The Civics Act sponsors responded to the pressure by making its bias less overt. NAS described the deception in a further open letter that explained the bill’s “innocuous” title and words “conceal a bait-and-switch.” NAS explained that the jargon selected for the Civics Act is “a pretext for Critical Race Theory and Action Civics—“civics education” by way of leftist activism.”
An administration with a “whole of government” equity agenda, and a DOE that venerates the 1619 Project, Ibram Kendi, and the Abolitionist Teacher Network, will certainly direct these grants to anti-white, anti-merit, anti-American, extreme progressive ideologies.
The federal government’s ability to allocate grants is just one thread of the enveloping web of progressive control of government services, as well as the funding, messaging, and execution of public and private sector recruitment, hiring, promotion, contracting, and education.

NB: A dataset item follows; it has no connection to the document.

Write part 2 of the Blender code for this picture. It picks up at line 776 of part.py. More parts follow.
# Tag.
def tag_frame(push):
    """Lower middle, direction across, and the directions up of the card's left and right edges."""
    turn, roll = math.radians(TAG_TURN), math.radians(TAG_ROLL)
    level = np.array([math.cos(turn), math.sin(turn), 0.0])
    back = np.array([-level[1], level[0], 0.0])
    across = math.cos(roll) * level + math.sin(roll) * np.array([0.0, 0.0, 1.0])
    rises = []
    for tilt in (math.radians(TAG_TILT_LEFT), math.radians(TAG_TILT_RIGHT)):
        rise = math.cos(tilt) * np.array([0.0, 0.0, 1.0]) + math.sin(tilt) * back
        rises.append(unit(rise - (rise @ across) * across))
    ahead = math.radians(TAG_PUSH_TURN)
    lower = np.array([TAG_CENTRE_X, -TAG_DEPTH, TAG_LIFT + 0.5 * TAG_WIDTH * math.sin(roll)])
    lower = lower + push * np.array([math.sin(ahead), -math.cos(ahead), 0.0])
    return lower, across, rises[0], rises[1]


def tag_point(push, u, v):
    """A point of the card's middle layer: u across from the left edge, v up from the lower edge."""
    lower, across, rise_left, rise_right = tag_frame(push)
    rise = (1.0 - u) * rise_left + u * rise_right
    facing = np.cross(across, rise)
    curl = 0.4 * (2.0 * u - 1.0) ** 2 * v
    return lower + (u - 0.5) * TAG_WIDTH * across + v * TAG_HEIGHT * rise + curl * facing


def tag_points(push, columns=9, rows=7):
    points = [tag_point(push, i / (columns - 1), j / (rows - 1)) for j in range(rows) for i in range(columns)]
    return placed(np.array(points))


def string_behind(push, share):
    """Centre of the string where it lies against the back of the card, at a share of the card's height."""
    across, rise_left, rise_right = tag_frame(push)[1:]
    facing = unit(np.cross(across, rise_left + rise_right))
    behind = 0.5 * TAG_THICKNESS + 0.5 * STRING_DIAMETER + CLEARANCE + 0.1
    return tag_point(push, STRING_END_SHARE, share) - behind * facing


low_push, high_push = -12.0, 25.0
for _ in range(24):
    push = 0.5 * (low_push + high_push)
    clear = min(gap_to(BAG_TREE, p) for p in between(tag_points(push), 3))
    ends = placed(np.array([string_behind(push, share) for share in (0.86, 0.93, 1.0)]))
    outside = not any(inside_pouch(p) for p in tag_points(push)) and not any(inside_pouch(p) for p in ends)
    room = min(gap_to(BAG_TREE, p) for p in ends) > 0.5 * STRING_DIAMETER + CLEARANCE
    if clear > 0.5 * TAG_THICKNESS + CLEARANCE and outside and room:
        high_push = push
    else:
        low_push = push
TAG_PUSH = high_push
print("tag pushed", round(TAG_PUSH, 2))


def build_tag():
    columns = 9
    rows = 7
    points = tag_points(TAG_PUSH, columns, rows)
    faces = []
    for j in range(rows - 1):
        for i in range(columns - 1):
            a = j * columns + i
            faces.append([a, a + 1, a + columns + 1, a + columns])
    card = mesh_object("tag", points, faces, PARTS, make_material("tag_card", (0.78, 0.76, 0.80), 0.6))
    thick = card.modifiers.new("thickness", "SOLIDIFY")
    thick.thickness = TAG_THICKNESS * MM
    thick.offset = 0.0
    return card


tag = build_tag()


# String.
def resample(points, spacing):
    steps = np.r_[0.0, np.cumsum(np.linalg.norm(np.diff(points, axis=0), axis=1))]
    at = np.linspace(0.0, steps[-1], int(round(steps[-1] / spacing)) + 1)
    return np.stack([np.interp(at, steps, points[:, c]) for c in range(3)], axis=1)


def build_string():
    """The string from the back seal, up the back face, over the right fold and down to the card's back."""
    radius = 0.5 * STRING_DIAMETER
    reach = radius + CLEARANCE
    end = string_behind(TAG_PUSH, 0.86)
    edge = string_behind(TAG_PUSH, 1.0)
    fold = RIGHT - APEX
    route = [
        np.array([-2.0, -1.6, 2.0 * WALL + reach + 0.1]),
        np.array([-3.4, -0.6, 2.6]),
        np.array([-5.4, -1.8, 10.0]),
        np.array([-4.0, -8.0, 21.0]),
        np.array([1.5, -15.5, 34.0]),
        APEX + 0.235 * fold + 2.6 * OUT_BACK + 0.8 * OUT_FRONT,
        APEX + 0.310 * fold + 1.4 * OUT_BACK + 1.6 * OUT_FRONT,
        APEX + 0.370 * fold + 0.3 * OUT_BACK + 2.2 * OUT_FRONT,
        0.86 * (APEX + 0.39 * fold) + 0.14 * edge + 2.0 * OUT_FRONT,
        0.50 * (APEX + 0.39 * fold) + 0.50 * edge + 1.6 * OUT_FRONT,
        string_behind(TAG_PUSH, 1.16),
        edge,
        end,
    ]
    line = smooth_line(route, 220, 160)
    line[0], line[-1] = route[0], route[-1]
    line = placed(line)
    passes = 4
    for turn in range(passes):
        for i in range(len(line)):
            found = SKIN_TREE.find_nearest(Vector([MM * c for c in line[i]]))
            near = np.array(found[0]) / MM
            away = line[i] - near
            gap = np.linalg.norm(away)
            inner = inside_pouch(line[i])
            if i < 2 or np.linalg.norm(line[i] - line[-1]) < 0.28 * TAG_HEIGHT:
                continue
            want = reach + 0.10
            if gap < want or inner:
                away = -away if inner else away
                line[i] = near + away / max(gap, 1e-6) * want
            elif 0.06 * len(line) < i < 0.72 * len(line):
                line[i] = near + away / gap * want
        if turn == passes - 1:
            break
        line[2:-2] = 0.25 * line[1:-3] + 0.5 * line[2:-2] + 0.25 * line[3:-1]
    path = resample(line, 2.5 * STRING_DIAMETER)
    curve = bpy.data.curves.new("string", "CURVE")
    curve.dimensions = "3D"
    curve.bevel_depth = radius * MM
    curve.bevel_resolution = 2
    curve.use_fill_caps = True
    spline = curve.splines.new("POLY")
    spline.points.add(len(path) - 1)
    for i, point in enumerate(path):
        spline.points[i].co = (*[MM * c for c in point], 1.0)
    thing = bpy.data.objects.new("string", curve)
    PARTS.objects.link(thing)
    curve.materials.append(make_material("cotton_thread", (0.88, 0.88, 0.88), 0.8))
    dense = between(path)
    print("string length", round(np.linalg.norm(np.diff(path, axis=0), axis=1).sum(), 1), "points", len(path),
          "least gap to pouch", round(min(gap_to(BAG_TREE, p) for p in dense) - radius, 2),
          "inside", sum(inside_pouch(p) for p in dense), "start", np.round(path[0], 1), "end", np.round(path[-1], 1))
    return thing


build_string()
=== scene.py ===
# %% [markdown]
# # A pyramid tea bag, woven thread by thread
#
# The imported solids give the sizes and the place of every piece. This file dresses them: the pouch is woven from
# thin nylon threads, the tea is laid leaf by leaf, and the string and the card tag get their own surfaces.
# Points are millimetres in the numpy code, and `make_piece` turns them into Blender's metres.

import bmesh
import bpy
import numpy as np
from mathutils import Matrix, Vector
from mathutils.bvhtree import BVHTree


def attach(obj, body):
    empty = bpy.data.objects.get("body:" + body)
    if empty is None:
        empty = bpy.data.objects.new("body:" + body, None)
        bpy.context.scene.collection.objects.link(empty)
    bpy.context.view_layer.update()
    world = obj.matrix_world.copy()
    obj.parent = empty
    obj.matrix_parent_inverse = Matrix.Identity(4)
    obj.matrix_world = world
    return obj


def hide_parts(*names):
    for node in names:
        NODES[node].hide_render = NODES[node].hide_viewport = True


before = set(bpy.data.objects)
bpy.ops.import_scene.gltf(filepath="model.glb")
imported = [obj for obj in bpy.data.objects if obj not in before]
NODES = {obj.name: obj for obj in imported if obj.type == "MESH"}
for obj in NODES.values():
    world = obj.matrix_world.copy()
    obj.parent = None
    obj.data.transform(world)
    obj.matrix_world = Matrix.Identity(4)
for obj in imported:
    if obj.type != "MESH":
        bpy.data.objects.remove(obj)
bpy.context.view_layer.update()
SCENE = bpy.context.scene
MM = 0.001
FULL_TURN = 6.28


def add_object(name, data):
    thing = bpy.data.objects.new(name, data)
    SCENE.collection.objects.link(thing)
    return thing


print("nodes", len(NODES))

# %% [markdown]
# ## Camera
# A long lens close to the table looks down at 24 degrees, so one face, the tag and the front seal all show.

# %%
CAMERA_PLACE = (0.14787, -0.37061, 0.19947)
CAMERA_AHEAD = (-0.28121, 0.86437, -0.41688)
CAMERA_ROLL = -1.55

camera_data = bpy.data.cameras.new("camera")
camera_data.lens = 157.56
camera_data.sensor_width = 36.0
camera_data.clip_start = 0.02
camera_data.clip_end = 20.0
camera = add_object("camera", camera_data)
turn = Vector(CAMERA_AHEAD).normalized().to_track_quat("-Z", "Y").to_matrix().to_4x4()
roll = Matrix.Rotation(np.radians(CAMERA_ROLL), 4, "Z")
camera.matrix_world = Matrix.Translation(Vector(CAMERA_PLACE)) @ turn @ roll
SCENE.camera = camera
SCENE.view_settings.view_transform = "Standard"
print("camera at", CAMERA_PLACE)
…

Other threads include state and local school boards that require public K-12 schools teach “anti-racist” theories, and the National Association of Independent Schools, which requires private K-12 schools to incorporate DEI and mandates that each school board trustee pledge fealty to “equity and justice” as a condition of serving on the board. Some state curricula even embed social justice in math courses in place of math. Given the strong support of both national teachers’ unions for CRT and “anti-racist” content (see here and here), any bias in the classroom only strengthens the leftist stranglehold.
California became the first state to require ethnic studies for all high school students, and the University of California (UC), the state’s most prestigious public university system, is considering requiring all high school students to pass a controversial ethnic-studies curriculum, seen by many as antisemitic, to qualify for admission. Nationwide, more than 200 bills have been introduced that would incorporate progressive civics education in K-12 schooling. CRT content is widespread in higher education.

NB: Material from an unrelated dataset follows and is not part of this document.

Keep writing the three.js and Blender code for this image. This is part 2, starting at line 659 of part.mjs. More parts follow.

Most college accreditation agencies require DEI in admissions and faculty recruitment, and many universities rank candidates for hiring, promotion and tenure on the vigor of their commitment to DEI. Both the American Bar Association and American Medical Association demand “anti-racist” content in professional school and continuing education, and DEI in the recruitment of graduates. Some bar associations require indoctrination in “anti-racist” doctrines for license renewals, though Florida’s Supreme Court prevented adoption of a nationwide ABA mandate.
Any American who believes that “this too shall pass” is not paying attention. My mother, who passed away a decade ago, was a proud member of the United Federation of Teachers in New York City. Never would she, or any of her colleagues, have foreseen how teacher unions, educational systems, and professional organizations have been corrupted to despise America and advance a radical agenda of hate.